When scoping out a golfer's event log, I always look for unsustainable putting results.

This suggests that it's even more important not to overlook spike weeks in around-the-green play. Unless, of course, you're seeing gains over a full six-event sample.

Two or three strong finishes supplemented by elite strokes gained: around the green? Maybe time to fade a golfer.

Strokes Gained: Putting
I recently looked at our ability to predict strokes gained: putting and found that you can explain around 80% of a golfer's strokes gained: putting if you look only at his putting from within 15 feet. That lets us exclude lag putting from the data.

What do these numbers say?

They say that you need around six events of putting data to buy into a surge, so once again: be careful if you see high-end finishes aided too much by putting that don't have tee-to-green data to back it up.

But also, a two or three cold putting weeks doesn't suggest a trend just yet!

Applying These Results

For me, I already account for recency in my stats, which give weight to more recent rounds and less weight to older rounds.
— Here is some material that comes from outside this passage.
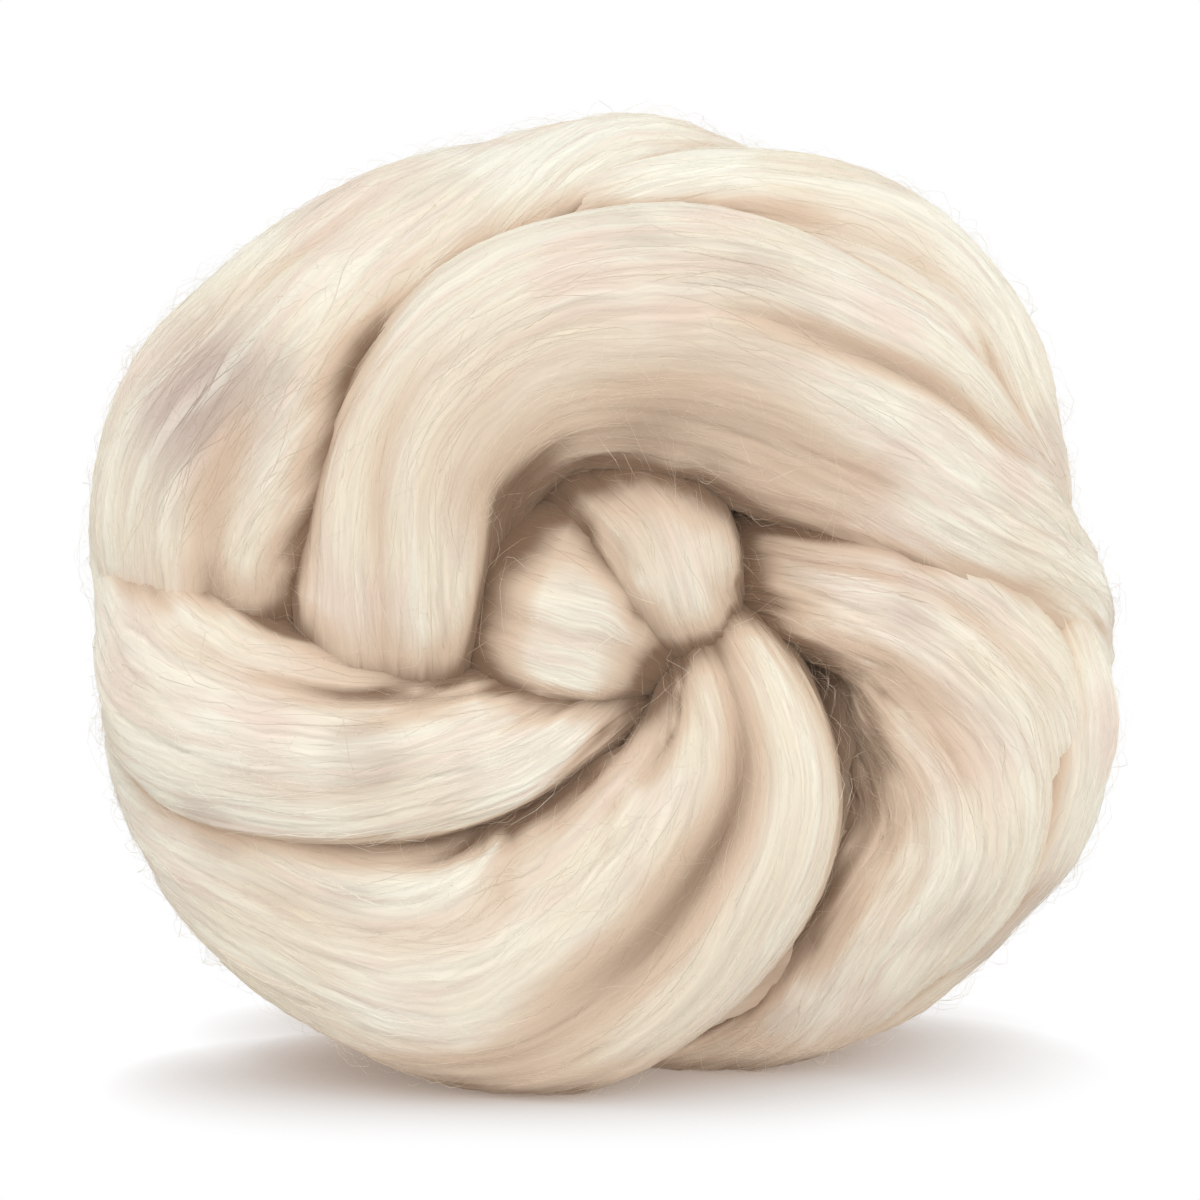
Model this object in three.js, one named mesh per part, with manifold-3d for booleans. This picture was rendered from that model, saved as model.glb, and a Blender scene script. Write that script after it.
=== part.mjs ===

Doing this can let me weigh in recent, relevant shifts in ball-striking while reducing the importance of strokes gained from the short-game stats.

But from a more baseline sense, this can help us when we study individual golfers or look at different ranges of stats whether on FantasyNational or data golf.

Whichever event logs you examine when doing your weekly prep, be mindful of hot putters and wedges over samples of four events or smaller. It's not necessarily a sign of long-term success in those categories. That one isn't that shocking.

But on the flip side, one or two bad weeks of off-the-tee or approach data isn't anything to worry about if the golfer in question excels at those stats long-term. If anything, that can give us a chance to buy low on a golfer in the betting markets and daily fantasy contests.